His first engagement in 2018 brought him to German Oldenburgisches Staatstheater (led by Antoine Jully, the artistic director). He had the opportunity to portray the roles in choreographies of the artistic director of the ensemble, but also of well-known authors, such as Martha Graham - Dark Meadow Suite or Jacop Godani - A.U.R.A.
He has won several awards for his dance performance, including first place in both categories (classical and contemporary dance) in the competition Youth America Grand Prix Paris 2017 in Paris.  In 2018 he took part in a prestigious choreographic project Prix de Lausanne with the choreography of Grinding the Teeth made by Goyo Montero; at an international competition Youth America Grand Prix in Lincoln Centre in New York he was selected as one of 12 top dancers.

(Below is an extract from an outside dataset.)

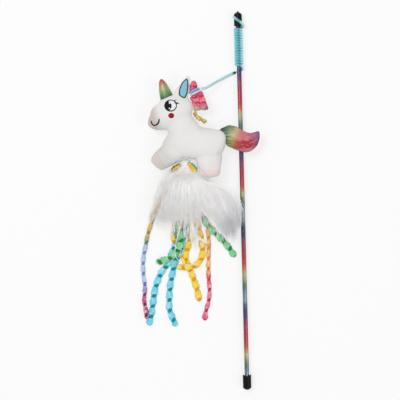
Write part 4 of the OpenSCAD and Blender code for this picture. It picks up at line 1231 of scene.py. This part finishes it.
def fan_grid():
    """Places of the fan in mm: rows go across it, columns go at even steps from the binding to the tips."""
    lines = []
    for guide in FAN_GUIDES:
        fine = smooth(guide, 10)
        run = run_along(fine)
        at = np.linspace(0, run[-1], GRID_STEPS + 1)
        lines.append(np.stack([np.interp(at, run, column) for column in fine.T], axis=1).ravel())
    return smooth(lines, 6).reshape(-1, GRID_STEPS + 1, 2)


def fan_places(grid, across, down, height):
    """Points in metres: across from 0 to 1, down from 0 at the binding to 1 at the tips, height -1 to 1."""
    inside, rows = np.clip(across, 0, 1), len(grid) - 1
    a, f = inside * rows, np.clip(down, 0, 1) * GRID_STEPS
    i, k = np.minimum(a.astype(int), rows - 1), np.minimum(f.astype(int), GRID_STEPS - 1)
    u, v = (a - i)[..., None], (f - k)[..., None]
    here, ahead = grid[i, k], grid[i, k + 1]
    flat = (here * (1 - u) + grid[i + 1, k] * u) * (1 - v) + (ahead * (1 - u) + grid[i + 1, k + 1] * u) * v
    flat = flat + (ahead - here) * GRID_STEPS * np.maximum(down - 1, 0)[..., None]
    flat = flat + (grid[i + 1, k] - here) * ((across - inside) * rows)[..., None]
    middle = FAN_Z + FAN_Z_MORE * (1 - eased(down, 0.0, 0.45))
    thick = (FAN_HALF + FAN_HALF_MORE * eased(down, 0.0, 0.3)) * (1 - 0.5 * eased(down, 0.75, 1.1))
    thick = thick * (1 - 0.6 * np.abs(2 * inside - 1) ** 8)
    z = np.maximum(middle + height * thick, DOWN_LOW)
    return np.stack([flat[..., 0], EXIT_Y + flat[..., 1], TABLE_Z + z], axis=-1) * MM


def strands(name, paths, widths, lean, material):
    """Thin three-sided strands that taper to a point. paths is strands by points by xyz, widths in metres."""
    n, k, _ = paths.shape
    tangent = np.gradient(paths, axis=1)
    tangent /= np.linalg.norm(tangent, axis=2)[..., None] + 1e-12
    side = np.cross(tangent, lean[:, None, :])
    side /= np.linalg.norm(side, axis=2)[..., None] + 1e-12
    rise = np.cross(side, tangent)
    taper = 1 - 0.85 * np.linspace(0, 1, k) ** 1.5
    half = widths[:, None] / 2 * taper[None, :]
    rings = []
    for angle in (90, 210, 330):
        c, s = math.cos(math.radians(angle)), math.sin(math.radians(angle))
        rings.append(paths + (side * c + rise * s * 0.7) * half[..., None])
    body = np.stack(rings, axis=2)[:, :-1].reshape(n, (k - 1) * 3, 3)
    verts = np.concatenate([body, paths[:, -1:]], axis=1)
    pairs = ((0, 1), (1, 2), (2, 0))
    tip = (k - 1) * 3
    one_strand = [(0, 1, 2)]
    for r in range(0, tip - 3, 3):
        one_strand += [(r + p, r + 3 + p, r + 3 + q, r + q) for p, q in pairs]
    one_strand += [(tip - 3 + p, tip, tip - 3 + q) for p, q in pairs]
    faces = [tuple(b + v for v in face) for b in range(0, n * (tip + 1), tip + 1) for face in one_strand]
    obj = mesh_object(name, verts.reshape(-1, 3).tolist(), faces, None, material)
    # down scatters light as one soft surface does, so its shading turns mostly up or mostly down
    mesh = obj.data
    shading = np.empty(len(mesh.polygons) * 3, np.float32)
    mesh.polygons.foreach_get("normal", shading)
    shading = shading.reshape(-1, 3) * DOWN_SIDE
    shading[:, 2] += np.where(shading[:, 2] < 0, DOWN_UNDER, DOWN_UP)
    shading /= np.linalg.norm(shading, axis=1)[:, None]
    corners = np.empty(len(mesh.polygons), np.int32)
    mesh.polygons.foreach_get("loop_total", corners)
    mesh.normals_split_custom_set(np.repeat(shading, corners, axis=0).tolist())
    return obj


def beside(points, route, gap):
    """Which points lie within gap mm of a route, seen from above."""
    line, _ = respaced(smooth([(x, y, 0) for x, y, *_ in route], 8), 1.0)
    flat = points[..., :2] / MM - np.array([0, EXIT_Y])
    near = np.full(flat.shape[:-1], 1e9)
    for q in line:
        near = np.minimum(near, np.hypot(flat[..., 0] - q[0], flat[..., 1] - q[1]))
    return near < gap


def parted(paths, rng):
    """The strands without most of those that would hide the right green ribbon or the folds at the belly."""
    hides = beside(paths, GREEN_RIGHT_LOW, 3.1).any(axis=1) & (rng.uniform(0, 1, len(paths)) < 0.93)
    for _, _, _, route, _ in BELLY_FOLDS:
        over = (beside(paths, route, 1.5) & (paths[..., 2] > (TABLE_Z + 15) * MM)).any(axis=1)
        hides |= over & (rng.uniform(0, 1, len(paths)) < 0.85)
    return paths[~hides]


def fan_strands(grid, rng, count, points):
    """Barbs that lie nearly along the fan, each drifting a little sideways and in height."""
    s = np.linspace(0, 1, points)[None, :]
    first = rng.uniform(-0.01, 1.01, count)
    start = rng.uniform(0, 0.86, count) ** 0.9
    reach = start + rng.uniform(0.14, 0.34, count)
    # the dense down reaches to an edge in waves across the fan
    edge = 0.9 + 0.04 * np.sin(first * 43) + 0.035 * np.sin(first * 97 + 1) + 0.03 * np.sin(first * 23 + 2)
    end = np.maximum(np.minimum(reach, edge + rng.exponential(0.035, count)), start + 0.05)
    drift, sway = rng.normal(0, 0.02, count), rng.normal(0, 0.005, count)
    level = rng.choice([-1.0, 1.0], count, p=[0.35, 0.65]) * rng.uniform(0.66, 0.9, count)
    level = np.where(start > 0.6, level * rng.uniform(0.1, 1, count), level)
    lift = rng.normal(0, 0.06, count)
    down = start[:, None] + (end - start)[:, None] * s
    across = first[:, None] + drift[:, None] * s**1.4 + sway[:, None] * np.sin(5 * s)
    return fan_places(grid, across, down, np.clip(level[:, None] + lift[:, None] * s, -1.15, 1.2))


def lock_strands(grid, rng, points):
    """Long thin locks that leave the fan's edge and draw together to a tip."""
    t = np.linspace(0, 1, points)[:, None]
    paths = []
    for x, y, share in LOCKS:
        for _ in range(LOCK_COUNT):
            a, f = np.array([share + rng.normal(0, 0.022)]), np.array([rng.uniform(0.5, 0.85)])
            first = fan_places(grid, a, f, np.array([rng.uniform(-1, 1)]))[0]
            second = fan_places(grid, a, f + 0.16, np.array([rng.uniform(-1, 0.6)]))[0]
            reach = rng.uniform(0.55, 1.04)
            tip = spot(x + rng.normal(0, 1.0), y + rng.normal(0, 1.2), DOWN_LOW + 0.3 + rng.uniform(0, 2.4))
            tip = second + (tip - second) * reach
            bend = second + (second - first) * 0.7 + np.array([rng.normal(0, 1.2), 0, 0]) * MM
            path = first * (1 - t) ** 3 + 3 * second * t * (1 - t) ** 2
            path = path + 3 * bend * t**2 * (1 - t) + tip * t**3
            path[:, 2] = np.maximum(path[:, 2], (TABLE_Z + DOWN_LOW) * MM)
            paths.append(path)
    return np.array(paths)


def wisp_strands(rng, points):
    """A few long wisps and a fine quill that hang over the ribbons."""
    s = np.linspace(0, 1, points)
    paths = []
    for route, copies, spread in WISPS:
        fine, _ = respaced(smooth([(x, y, 0) for x, y in route], 8), 1.0)
        at = np.linspace(0, 1, len(fine))
        line = np.stack([np.interp(s, at, fine[:, i]) for i in range(2)], axis=1)
        for _ in range(copies):
            place = line + rng.normal(0, spread, 2)[None, :] * (0.4 + 0.6 * np.sin(2.2 * s)[:, None])
            z = DOWN_LOW + 0.3 + rng.uniform(0, 2) + 2.5 * (1 - s) ** 2
            paths.append([spot(x, y, h) for (x, y), h in zip(place, z)])
    return np.array(paths)


def quill_strands(grid, rng, count, points):
    """Long bright barbs that lie on top of the fan and stray a little past its edge."""
    s = np.linspace(0, 1, points)[None, :]
    first = rng.normal(0.55, 0.24, count)
    start = rng.uniform(0.03, 0.45, count)
    end = start + rng.uniform(0.35, 0.62, count)
    end = np.minimum(end, rng.uniform(0.92, 1.08, count))
    drift, sway = rng.normal(0, 0.035, count), rng.normal(0, 0.008, count)
    down = start[:, None] + (end - start)[:, None] * s
    across = np.clip(first, 0.0, 1.0)[:, None] + drift[:, None] * s**1.6 + sway[:, None] * np.sin(6 * s)
    return fan_places(grid, across, down, rng.uniform(0.92, 1.1, count)[:, None] + 0 * s)


def tuft_strands(grid, rng, count, points):
    """Short down that hides the thread binding, from under the belly into the fan."""
    s = np.linspace(0, 1, points)[None, :]
    turn = rng.uniform(-1, 1, count)
    high = rng.uniform(-1, 1, count)
    high = np.sign(high) * np.abs(high) ** 0.5
    x = PLUME_HINGE[0] + 5.8 * turn
    y = PLUME_HINGE[1] + rng.uniform(-4.6, 0.9, count)
    z = MID_Z + (5.4 - 2.2 * turn**2) * high
    first = np.stack([x, EXIT_Y + y, TABLE_Z + z], axis=1) * MM
    across = 0.5 + 0.46 * turn + rng.normal(0, 0.06, count)
    last = fan_places(grid, across, rng.uniform(0.1, 0.4, count), high * 1.08)
    path = first[:, None, :] * (1 - s[..., None]) + last[:, None, :] * s[..., None]
    path[..., 2] += np.sin(s * math.pi) * (high * 1.3 * MM)[:, None]
    path[..., 0] += np.sin(s * 5) * (rng.normal(0, 0.5, count) * MM)[:, None]
    path[..., 2] = np.maximum(path[..., 2], (TABLE_Z + DOWN_LOW) * MM)
    return path


def make_down_core(grid, material):
    """The dense inside of the fan: one closed soft form with fine grooves along the down."""
    columns, rows = CORE_COLUMNS, CORE_ROWS
    a = np.linspace(0.1, 0.975, columns)
    edge = 0.8 + 0.03 * np.sin(a * 61) + 0.03 * np.sin(a * 27 + 1)
    # the edge draws back beside the right green ribbon
    trial = np.linspace(0.5, 0.86, 60)
    for c in range(columns):
        hit = beside(fan_places(grid, np.full(60, a[c]), trial, np.zeros(60)), GREEN_RIGHT_LOW, 4.0)
        if hit.any():
            edge[c] = min(edge[c], trial[hit.argmax()])
    edge = np.convolve(np.pad(edge, 2, mode="edge"), np.ones(5) / 5, mode="valid")
    f = np.linspace(0.03, 1, rows)[None, :] * edge[:, None]
    across = np.repeat(a[:, None], rows, axis=1)
    groove = np.array([[noise.noise(Vector((q * 55, w * 5, 0))) for w in f[0]] for q in a])
    rim = np.minimum(1, np.minimum(np.arange(columns), columns - 1 - np.arange(columns)) / 5)[:, None] ** 0.5
    close = np.minimum(1, (rows - 1 - np.arange(rows)) / 6)[None, :] ** 0.5
    body = 0.72 * rim * close * (1 + 0.3 * groove)
    verts = np.concatenate([fan_places(grid, across, f, way * body).reshape(-1, 3) for way in (1, -1)])
    half = columns * rows
    faces = []
    for i in range(columns - 1):
        for p in range(i * rows, i * rows + rows - 1):
            q = p + rows
            faces += [(p, p + 1, q + 1, q), (half + p, half + q, half + q + 1, half + p + 1)]
    ring = [i * rows for i in range(columns)] + [(columns - 1) * rows + k for k in range(1, rows)]
    ring += [i * rows + rows - 1 for i in range(columns - 2, -1, -1)] + list(range(rows - 2, 0, -1))
    faces += [(p, q, half + q, half + p) for p, q in zip(ring, ring[1:] + ring[:1])]
    return mesh_object("down_core", verts, faces, None, material)


def make_plume():
    soft, bright = down_paint(), quill_paint()
    rng = np.random.default_rng(7)
    grid = fan_grid()
    fan = parted(fan_strands(grid, rng, FAN_COUNT, 7), rng)
    locks = parted(lock_strands(grid, rng, 10), rng)
    wisps = wisp_strands(rng, 16)
    quills = parted(quill_strands(grid, rng, QUILL_COUNT, 14), rng)
    tuft = parted(tuft_strands(grid, rng, TUFT_COUNT, 6), rng)
    # name, strands, least and greatest width in mm, material
    sorts = [("down_fan", fan, 0.22, 0.42, soft), ("down_locks", locks, 0.24, 0.42, soft),
             ("down_quills", quills, 0.3, 0.55, bright), ("down_wisps", wisps, 0.35, 0.6, bright),
             ("down_tuft", tuft, 0.26, 0.46, soft)]
    pieces = []
    for name, paths, thin, wide, material in sorts:
        n = len(paths)
        widths = MM * rng.uniform(thin, wide, n)
        lean = np.stack([rng.uniform(-0.5, 0.5, n), np.full(n, 0.25), np.ones(n)], axis=1)
        pieces.append(strands(name, paths, widths, lean, material))
    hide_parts("feathers_left", "feathers_middle", "feathers_right")
    for piece in [*pieces, make_down_core(grid, soft)]:
        dress(piece, "plume")


make_camera()
make_stage()
make_tether()
make_winding()
make_tie()
paint_node("rod", foil_paint())
rubber = rubber_paint()
paint_node("lower_end_cap", rubber)
paint_node("upper_end_cap", rubber)
body_skin = surface_of(make_body(suede_paint()))
make_face(body_skin)
make_ear_lining(body_skin)
make_horn()
make_tail()
make_mane()
make_yellow_strip()
make_binding()
for ribbon in RIBBONS:
    make_ribbon(*ribbon)
for fold in BELLY_FOLDS:
    make_belly_fold(*fold)
make_plume()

In 2021/2022 he joined the ballet ensemble of the National Moravian-Silesian Theatre as a corps de ballet with soloist obligations. Since the beginning of his engagement, he has appealed to the Ostrava audience not only for his interpretive and technical skills but also for his distinctive charm.  He is making a name for himself in the field of classical ballet as well as in any other style and genre of the broad spectrum of contemporary dance theatre. He can be seen on the stage of the National Moravian-Silesian Theatre, such as in the role of the Chevalier Danceny in the ballet Les Liaisons dangereuses (Dangerous Liaisons) choreographed by Krzysztof Pastor, Bob Cratchit in the ballet The Nutcracker - A Christmas Carol, or in the role of Don José in the play Carmen, choreographed by Jiří Pokorný, for which he was nominated for the Thalia Award for the seasons 2020-2022, which is his biggest individual creative success so far.

In September 2022 he took the position of the soloist with corps de ballet obligations.